The radio supports bluetooth and can be used to play audio from an external device through its bluetooth connection. It also sports a TF card slot for a micro SD card, which can be loaded with music and played through the radio's audio system. Allowed formats are: MP3, WMA, WAV, and FLAC. Recording of received station's audio is not possible, unfortunately. At least as far as I can tell.

For mediumwave, the 10/9 kHz channel step choice is easily set by holding down the 2 key for a couple of seconds when the radio is off. Tuning is interesting.

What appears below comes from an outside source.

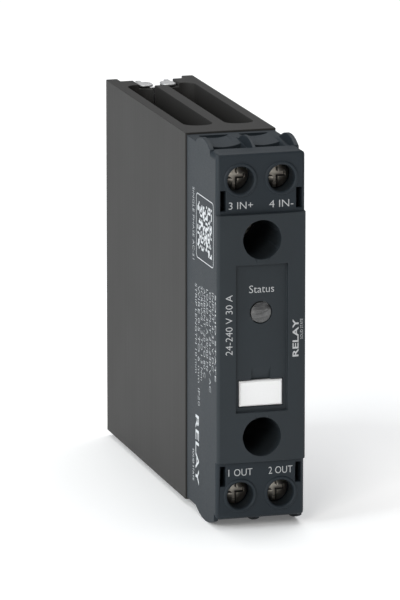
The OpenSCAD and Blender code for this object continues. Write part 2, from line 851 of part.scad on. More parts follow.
// Rings of a coil spring's wire, for one closed tube along a helix
function coil_centre(a, r, pitch) = [r * cos(a), r * sin(a), pitch * a / 360];
function coil_ring(a, r, pitch, wire_r, sides) = [
    for (s = [0:sides - 1])
        coil_centre(a, r, pitch)
            + wire_r * (cos(360 * s / sides) * [cos(a), sin(a), 0] + sin(360 * s / sides) * [0, 0, 1])
];

// Compression spring that keeps the latch down on the rail
module latch_spring() {
    sides = 6;
    steps = 12;
    rings = spring_turns * steps;
    r = (spring_d - spring_wire) / 2;
    gap = 0.05;
    rise = spring_z[1] - spring_z[0] - spring_wire - 2 * gap;
    pitch = rise / spring_turns;
    points = [
        for (i = [0:rings])
            each coil_ring(360 * i / steps, r, pitch, spring_wire / 2, sides)
    ];
    walls = [
        for (i = [0:rings - 1], s = [0:sides - 1])
            let (a = i * sides + s, b = i * sides + (s + 1) % sides)
                [a, b, b + sides, a + sides]
    ];
    ends = [
        [for (s = [sides - 1:-1:0]) s],
        [for (s = [0:sides - 1]) rings * sides + s]
    ];
    color([0.7, 0.7, 0.7])
    translate([0, spring_y, spring_z[0] + spring_wire / 2 + gap])
        polyhedron(points = points, faces = concat(walls, ends));
}

heat_sink();
thermal_pad();
base_plate();
mounting_screws();
mounting_washers();
case_body();
front_cover();
status_lens();
status_led();
marker_label();
ceramic_substrate();
copper_pads();
thyristor_chips();
gate_pins();
control_board();
optocoupler();
trigger_chip();
board_resistors();
snubber_capacitor();
varistor();
terminal_nuts();
contact_bar(1);  // contact_bar_1
contact_bar(2);  // contact_bar_2
contact_bar(3);  // contact_bar_3
contact_bar(4);  // contact_bar_4
clamp_plate(1);  // clamp_plate_1
clamp_plate(2);  // clamp_plate_2
clamp_plate(3);  // clamp_plate_3
clamp_plate(4);  // clamp_plate_4
lock_washer(1);  // lock_washer_1
lock_washer(2);  // lock_washer_2
lock_washer(3);  // lock_washer_3
lock_washer(4);  // lock_washer_4
terminal_screw(1);  // terminal_screw_1
terminal_screw(2);  // terminal_screw_2
terminal_screw(3);  // terminal_screw_3
terminal_screw(4);  // terminal_screw_4
din_bracket();
bracket_screws();
din_latch();
latch_spring();
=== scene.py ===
"""Solid state relay: looks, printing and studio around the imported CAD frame.

Everything is in metres in the CAD frame: X to the right seen from the front, Y to the
back, Z up.
"""

import json
import math
import random

import bmesh
import bpy
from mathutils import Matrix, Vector
from mathutils.bvhtree import BVHTree
from mathutils.kdtree import KDTree

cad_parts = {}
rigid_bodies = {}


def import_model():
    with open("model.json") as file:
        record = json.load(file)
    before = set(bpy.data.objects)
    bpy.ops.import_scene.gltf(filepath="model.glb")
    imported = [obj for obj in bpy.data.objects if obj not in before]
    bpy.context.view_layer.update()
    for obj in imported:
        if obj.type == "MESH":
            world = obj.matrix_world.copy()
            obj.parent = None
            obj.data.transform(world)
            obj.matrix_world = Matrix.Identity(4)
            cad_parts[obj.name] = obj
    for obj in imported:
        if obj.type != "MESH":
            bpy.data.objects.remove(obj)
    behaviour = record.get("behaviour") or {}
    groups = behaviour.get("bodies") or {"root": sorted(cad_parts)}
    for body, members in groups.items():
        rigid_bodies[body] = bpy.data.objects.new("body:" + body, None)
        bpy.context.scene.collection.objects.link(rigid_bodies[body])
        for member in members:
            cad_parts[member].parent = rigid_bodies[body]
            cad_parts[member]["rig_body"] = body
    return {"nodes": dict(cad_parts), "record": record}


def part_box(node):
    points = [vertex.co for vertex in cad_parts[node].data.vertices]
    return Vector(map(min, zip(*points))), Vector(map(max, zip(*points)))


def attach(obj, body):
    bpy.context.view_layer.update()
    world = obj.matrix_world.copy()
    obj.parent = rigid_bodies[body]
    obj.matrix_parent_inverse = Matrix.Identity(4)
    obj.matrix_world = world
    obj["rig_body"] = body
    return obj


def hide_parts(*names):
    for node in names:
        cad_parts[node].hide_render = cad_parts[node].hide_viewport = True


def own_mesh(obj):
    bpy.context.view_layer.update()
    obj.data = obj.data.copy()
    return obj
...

The radio seems to be locked at a 1 kHz tuning rate (10 kHz for FM) unless you rotate the tuning dial quickly, which then goes into fast tune and steps at 10 (or 9) kHz (mediumwave) or 5 kHz (shortwave) or 100 kHz (FM). For example, on mediumwave, tuning slowly tunes as such...  the frequency changes: 620..621..622..623..624..625..jump to 630. They've elected to advance to the next channel when you pass the 5 kHz halfway point. There are channel up/down buttons too. The channel up/down buttons only step up or down 1 kHz at a time, and no convenient channel jump at the 5 kHz halfway point. I feel it would have been better for channel up/down to advance at the user's chosen 9 or 10 kHz step and not 1 kHz. Maybe someone has figured out something which circumvents this.

Mediumwave sensitivity is exceptional. I did some signal strength comparisons with the R-108 and it is identical, or better. Even the RSSI (dBµV) readings are within one or two dB. It is more sensitive than my larger old school analog Tecsun R-9700DX, slightly better than my D-219 DSP analog, way better than my Sangean SR-35 and Dreamsky DSP analogs. In fact, it holds its own against my PL-880 and Sangean ATS-909X. That's impressive. Now comes the problem.

Shortwave is the problem. Maybe not a fair test here, as I am within 1.5 miles of two 5000 watt stations. I am bathed in more than 200 mV/m from each of those stations, 266 mV/m from one. Those are truly clobbering signals, 1/4 of a volt per meter. My SDRs can barely handle it. Intermod and overload on shortwave coming from the mediumwave band, particularly between 2-8 mHz, basically makes shortwave unusable for me at this location. An initial trial in the country about 4.5 miles from a 20 KW transmitter had a similar negative result. I need to take this radio well out into the country, far from mediumwave transmitters, and see if that makes a difference.

I was convinced I could remedy this but could not. I plugged in an external antenna, running the coax feed through a 30 dB (attenuation) RTL-SDR broadcast AM Reject filter in series with an old Grove TUN-4 preselector for the shortwave bands. It did not work, in fact it was worse. Experimenting with a shorted piece of coax with no antenna connected, I discovered that part of the problem is that mediumwave signals are somehow being funneled into the radio via the antenna ground (the coax shield). The longer the shorted piece of coax got, the worse was the intermod. More experimenting is yet to come. Shortwave above 41 meters is a little better, but still hit and miss, though when I was able to null the mediumwave interference a bit, shortwave sensitivity seemed good.

The whip antenna on the D-109 is 21 inches in length like its analog cousin, the D-219. Warning, don't do this! I removed the whip antenna by unscrewing the bottom mounting screw, and pulled the whip from the radio. Unfortunately XHData in their design wisdom have decided to solder a connecting wire directly to the bottom of this screw, and the wire broke off. There is no fixing this unless you pull the case apart, a nasty job on this radio, affirmed by Gary DeBock in his teardown of the D-109.

The radio works wonderfully on MW with an 18 inch tuned box loop. The sensitivity, already very good, is outstanding when coupled to the loop.

Bottom line so far: Great radio for mediumwave. I'm not an FM fan, so no FM testing was done. If you want something for shortwave, you had better be sure you live in a rural area away from high power AM stations. $30 seems a good price point for this radio. It's a keeper for me, and has become my morning driver radio.